Scale up lesson 1: Forget the marketing plan Scale up lesson 2: Forget the marketing budget Scale up lesson 3: Engage the entire company Scale up lesson 4: Brainstorm a lot of ideas/Ideate often and Scale-up lesson 5: Experiment – and build on whatever works Scale-up lesson 6: DIY Scale-up lession 7: Prioritize speed before quality Scale-up lesson 8: Establish efficient collaboration forms – hire selectively Scale-up lesson 10: Don’t give up!

Many successful marketers will act as the CMO of a growth company sometime throughout their career as the phase makes the marketing function fundamental to the overall success of the venture. To market growth companies is one of the most rewarding achievements to add to your curriculum. But how do you get from point A (Start-up) to point B (Enterprise)? Below we gathered a few helpful lessons from our own and our clients’ journeys. 

Before digging into the actual lessons we will start off by concluding something less encouraging – most scale-ups fail. And that is normally not due to poor marketing performance. More often the root cause of a growth failure is related to an unsustainable offering, aggressive competition, bad management, bad timing, lack of timing, and short-term, unreasonable objectives associated with some investment companies. Something to remember throughout the everyday struggle. 

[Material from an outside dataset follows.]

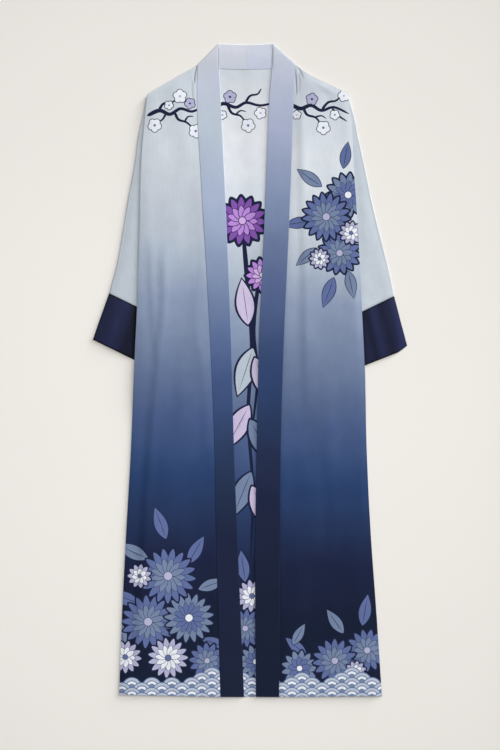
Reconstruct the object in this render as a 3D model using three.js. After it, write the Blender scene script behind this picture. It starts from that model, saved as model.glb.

Scale up lesson 1: Forget the marketing plan 

In our profession the marketing plan has become something of a bible and one of the first things you will be requested to deliver from your CEO as your CMO-journey starts. If you are joining a growth company, long term planning that is often associated with marketing plans is of lesser relevance. You will do things that change the plan constantly and work at such a high tempo that documentation and planning will have to be down-prioritized. Work with a daily marketing stand-up and monthly goal-setting and planning instead. Change the planning horizon as the longer term becomes possible to plan. 

Scale up lesson 2: Forget the marketing budget

In a Scale-up, keeping track of how much a customer costs and generates is absolutely fundamental, as is a healthy relationship in-between these metrics. In the beginning of the growth path it is not unusual that this relationship is unsustainable since the job of marketing is to experiment between messages, target groups and channels. However – as the journey goes on and the marketing department learns how to achieve sustainable growth, the company wants to grow – hence spend more. A typical annual budget will often become more of a blocker to achieving more growth (the overall goal of the company). Make a rudimentary marketing budget for the next quarter and revise each month based on the outcome and the metrics. 

Scale up lesson 3: Engage the entire company

Someone smart once claimed that marketing is more of a process and less of a profession. This is especially true in a Scale up where you as CMO are dependent on all employees to help promote the company and its offering. Your job is to facilitate their engagement. This can be done through all employees sharing news and marketing material in social media (and through other channels). In order to achieve this the company needs a growth mindset (i.e. culture, which ultimately is the responsibility of the CEO but where you as CMO can play an important role also).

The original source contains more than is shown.